Start of Dataset rows

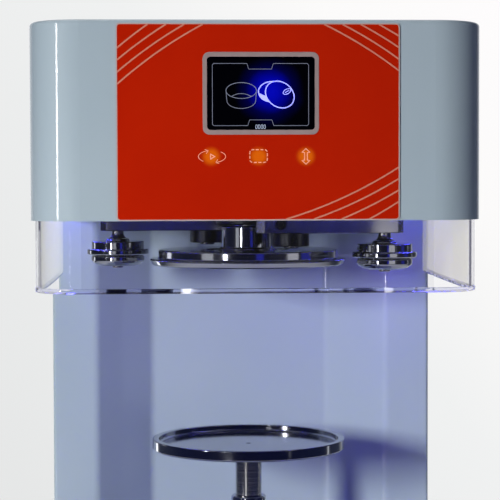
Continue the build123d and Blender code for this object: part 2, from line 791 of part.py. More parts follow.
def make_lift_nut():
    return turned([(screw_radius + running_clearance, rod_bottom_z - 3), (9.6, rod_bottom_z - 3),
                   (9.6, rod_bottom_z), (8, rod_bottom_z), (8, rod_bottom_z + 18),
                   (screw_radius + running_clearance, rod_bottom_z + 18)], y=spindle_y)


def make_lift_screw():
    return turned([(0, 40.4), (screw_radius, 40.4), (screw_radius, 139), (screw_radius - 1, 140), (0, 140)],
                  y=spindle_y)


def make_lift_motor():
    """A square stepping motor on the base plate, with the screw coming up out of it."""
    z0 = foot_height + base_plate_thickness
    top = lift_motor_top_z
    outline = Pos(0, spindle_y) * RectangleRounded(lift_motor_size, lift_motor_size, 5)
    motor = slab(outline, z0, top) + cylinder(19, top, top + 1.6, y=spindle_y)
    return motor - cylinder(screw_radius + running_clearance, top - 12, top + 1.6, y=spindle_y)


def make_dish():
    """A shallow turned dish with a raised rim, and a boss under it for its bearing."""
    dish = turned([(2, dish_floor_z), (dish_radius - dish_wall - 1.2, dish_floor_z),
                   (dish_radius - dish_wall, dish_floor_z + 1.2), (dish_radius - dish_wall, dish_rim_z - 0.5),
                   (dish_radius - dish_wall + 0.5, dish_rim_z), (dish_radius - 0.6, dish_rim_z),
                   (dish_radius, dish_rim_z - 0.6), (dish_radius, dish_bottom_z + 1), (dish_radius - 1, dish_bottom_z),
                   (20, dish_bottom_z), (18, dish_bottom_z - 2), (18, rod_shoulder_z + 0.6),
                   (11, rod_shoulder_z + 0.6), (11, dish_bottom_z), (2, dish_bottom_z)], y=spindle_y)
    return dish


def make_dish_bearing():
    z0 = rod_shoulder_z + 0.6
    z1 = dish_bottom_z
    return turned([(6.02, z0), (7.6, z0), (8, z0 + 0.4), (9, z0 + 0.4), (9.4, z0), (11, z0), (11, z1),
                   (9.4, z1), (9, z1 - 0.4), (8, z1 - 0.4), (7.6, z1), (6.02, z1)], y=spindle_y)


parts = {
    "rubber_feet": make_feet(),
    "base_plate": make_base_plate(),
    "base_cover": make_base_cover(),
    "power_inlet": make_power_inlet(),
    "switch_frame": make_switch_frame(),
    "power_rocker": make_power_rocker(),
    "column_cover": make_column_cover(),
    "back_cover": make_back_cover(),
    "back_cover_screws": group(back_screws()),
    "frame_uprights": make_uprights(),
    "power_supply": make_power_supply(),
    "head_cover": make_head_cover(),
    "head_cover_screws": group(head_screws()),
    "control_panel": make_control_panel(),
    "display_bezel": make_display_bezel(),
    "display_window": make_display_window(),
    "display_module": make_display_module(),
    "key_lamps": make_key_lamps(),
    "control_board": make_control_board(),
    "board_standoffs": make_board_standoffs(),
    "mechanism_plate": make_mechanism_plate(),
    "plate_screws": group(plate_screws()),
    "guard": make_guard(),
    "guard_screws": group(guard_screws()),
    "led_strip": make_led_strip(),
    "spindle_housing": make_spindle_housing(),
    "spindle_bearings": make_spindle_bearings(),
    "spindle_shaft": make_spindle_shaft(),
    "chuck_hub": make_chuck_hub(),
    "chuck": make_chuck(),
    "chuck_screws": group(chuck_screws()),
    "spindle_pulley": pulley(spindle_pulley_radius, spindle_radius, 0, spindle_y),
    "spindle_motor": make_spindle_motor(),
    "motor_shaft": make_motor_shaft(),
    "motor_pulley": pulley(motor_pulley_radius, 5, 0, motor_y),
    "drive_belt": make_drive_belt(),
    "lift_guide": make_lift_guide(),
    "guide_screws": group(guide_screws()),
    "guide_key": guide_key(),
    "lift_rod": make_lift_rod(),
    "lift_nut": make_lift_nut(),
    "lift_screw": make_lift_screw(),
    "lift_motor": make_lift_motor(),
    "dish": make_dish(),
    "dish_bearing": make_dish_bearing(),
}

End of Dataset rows
Start of Dataset rows

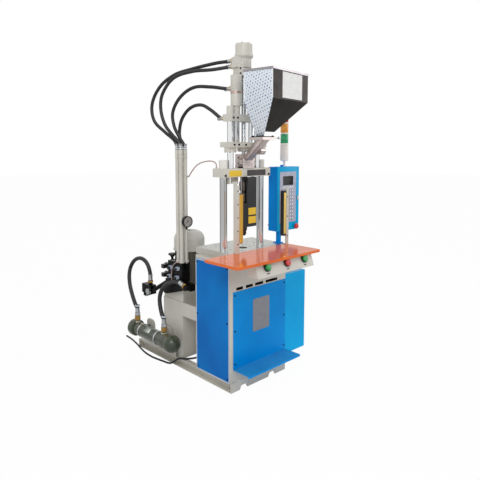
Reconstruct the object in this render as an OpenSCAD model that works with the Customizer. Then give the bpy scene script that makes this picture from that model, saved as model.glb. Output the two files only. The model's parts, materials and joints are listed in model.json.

End of Dataset rows
Start of Dataset rows

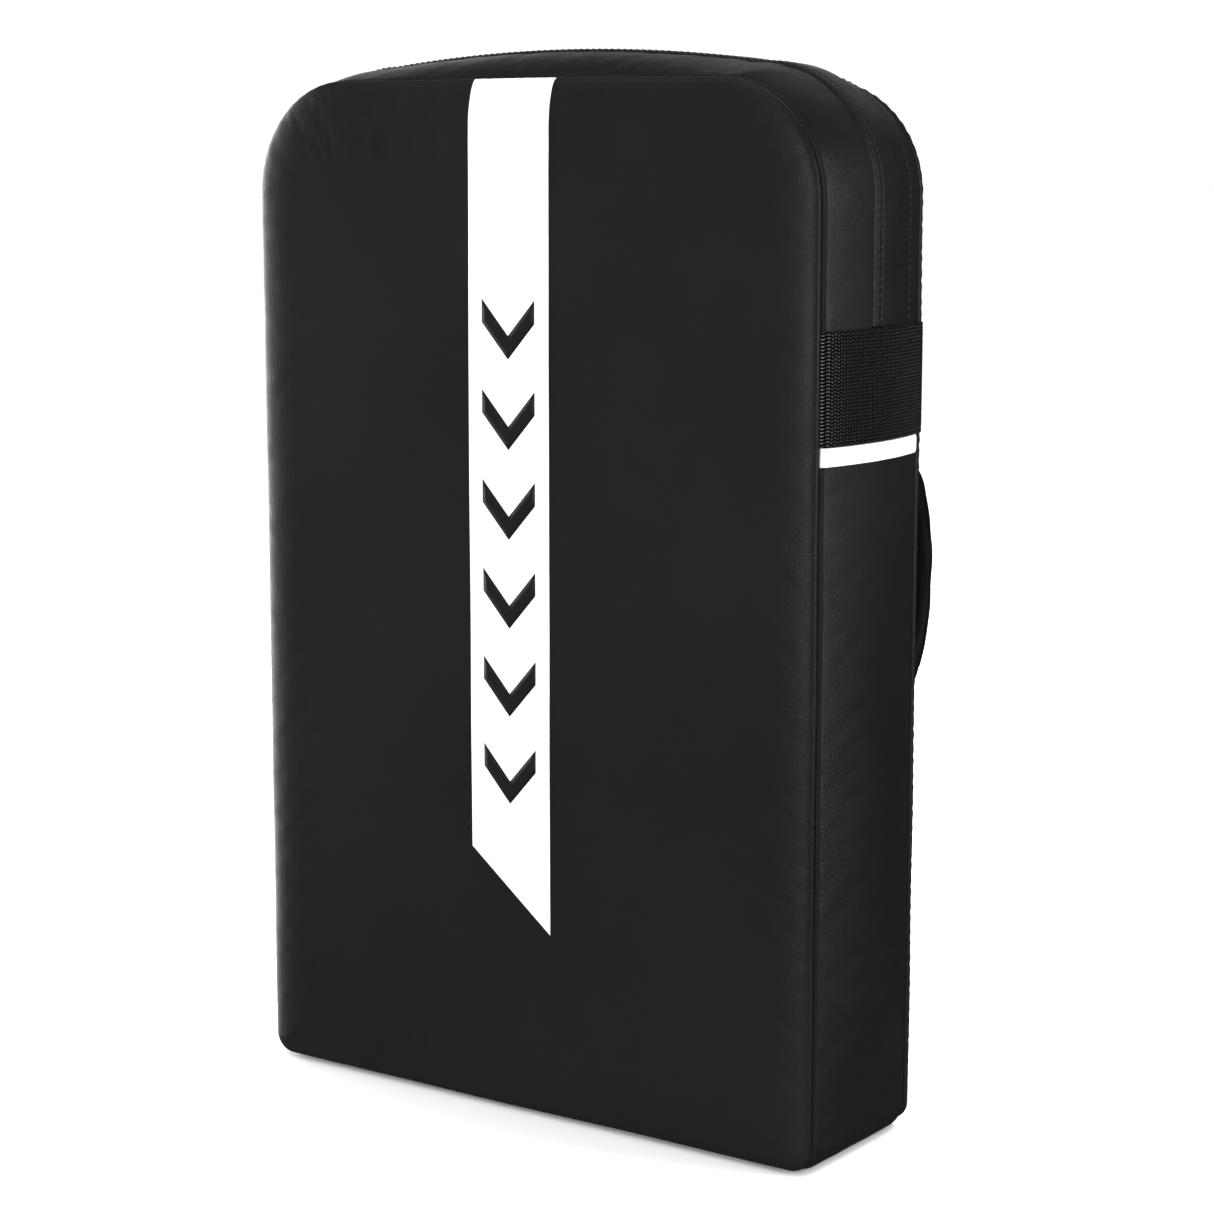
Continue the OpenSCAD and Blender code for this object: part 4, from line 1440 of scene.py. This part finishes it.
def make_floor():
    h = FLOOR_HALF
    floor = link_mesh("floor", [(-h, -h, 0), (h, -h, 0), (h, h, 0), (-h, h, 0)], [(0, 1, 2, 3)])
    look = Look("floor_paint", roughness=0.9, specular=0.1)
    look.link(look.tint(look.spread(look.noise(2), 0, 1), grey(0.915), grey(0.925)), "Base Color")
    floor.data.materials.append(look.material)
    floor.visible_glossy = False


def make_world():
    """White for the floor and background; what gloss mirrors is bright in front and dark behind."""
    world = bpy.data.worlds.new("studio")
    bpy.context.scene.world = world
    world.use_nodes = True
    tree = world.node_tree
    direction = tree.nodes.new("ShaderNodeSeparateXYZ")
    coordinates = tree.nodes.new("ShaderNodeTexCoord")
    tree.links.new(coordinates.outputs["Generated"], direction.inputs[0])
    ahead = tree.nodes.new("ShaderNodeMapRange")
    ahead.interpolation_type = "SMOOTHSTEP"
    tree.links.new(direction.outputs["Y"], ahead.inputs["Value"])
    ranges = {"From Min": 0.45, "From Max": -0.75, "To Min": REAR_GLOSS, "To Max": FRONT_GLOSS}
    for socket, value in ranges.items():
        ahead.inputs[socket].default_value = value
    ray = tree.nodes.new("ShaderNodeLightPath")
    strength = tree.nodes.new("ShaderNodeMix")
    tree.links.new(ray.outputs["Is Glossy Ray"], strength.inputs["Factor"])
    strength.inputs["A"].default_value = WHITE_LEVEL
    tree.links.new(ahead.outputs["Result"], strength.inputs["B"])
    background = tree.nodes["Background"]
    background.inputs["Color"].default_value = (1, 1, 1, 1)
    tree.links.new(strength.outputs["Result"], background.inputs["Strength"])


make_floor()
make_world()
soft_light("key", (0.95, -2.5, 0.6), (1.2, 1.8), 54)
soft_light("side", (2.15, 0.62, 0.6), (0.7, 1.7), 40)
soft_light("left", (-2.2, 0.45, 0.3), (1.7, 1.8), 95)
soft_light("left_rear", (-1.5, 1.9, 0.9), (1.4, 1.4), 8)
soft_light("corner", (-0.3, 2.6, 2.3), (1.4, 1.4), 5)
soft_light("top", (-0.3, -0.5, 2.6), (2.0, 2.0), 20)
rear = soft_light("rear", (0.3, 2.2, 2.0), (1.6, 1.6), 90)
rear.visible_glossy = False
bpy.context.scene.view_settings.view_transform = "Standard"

End of Dataset rows

Above are the records. Print exactly, and only, the lines from the line with "Continue the OpenSCAD" to the line with "floor.visible_glossy = False", both inclusive.

Continue the OpenSCAD and Blender code for this object: part 4, from line 1440 of scene.py. This part finishes it.
def make_floor():
    h = FLOOR_HALF
    floor = link_mesh("floor", [(-h, -h, 0), (h, -h, 0), (h, h, 0), (-h, h, 0)], [(0, 1, 2, 3)])
    look = Look("floor_paint", roughness=0.9, specular=0.1)
    look.link(look.tint(look.spread(look.noise(2), 0, 1), grey(0.915), grey(0.925)), "Base Color")
    floor.data.materials.append(look.material)
    floor.visible_glossy = False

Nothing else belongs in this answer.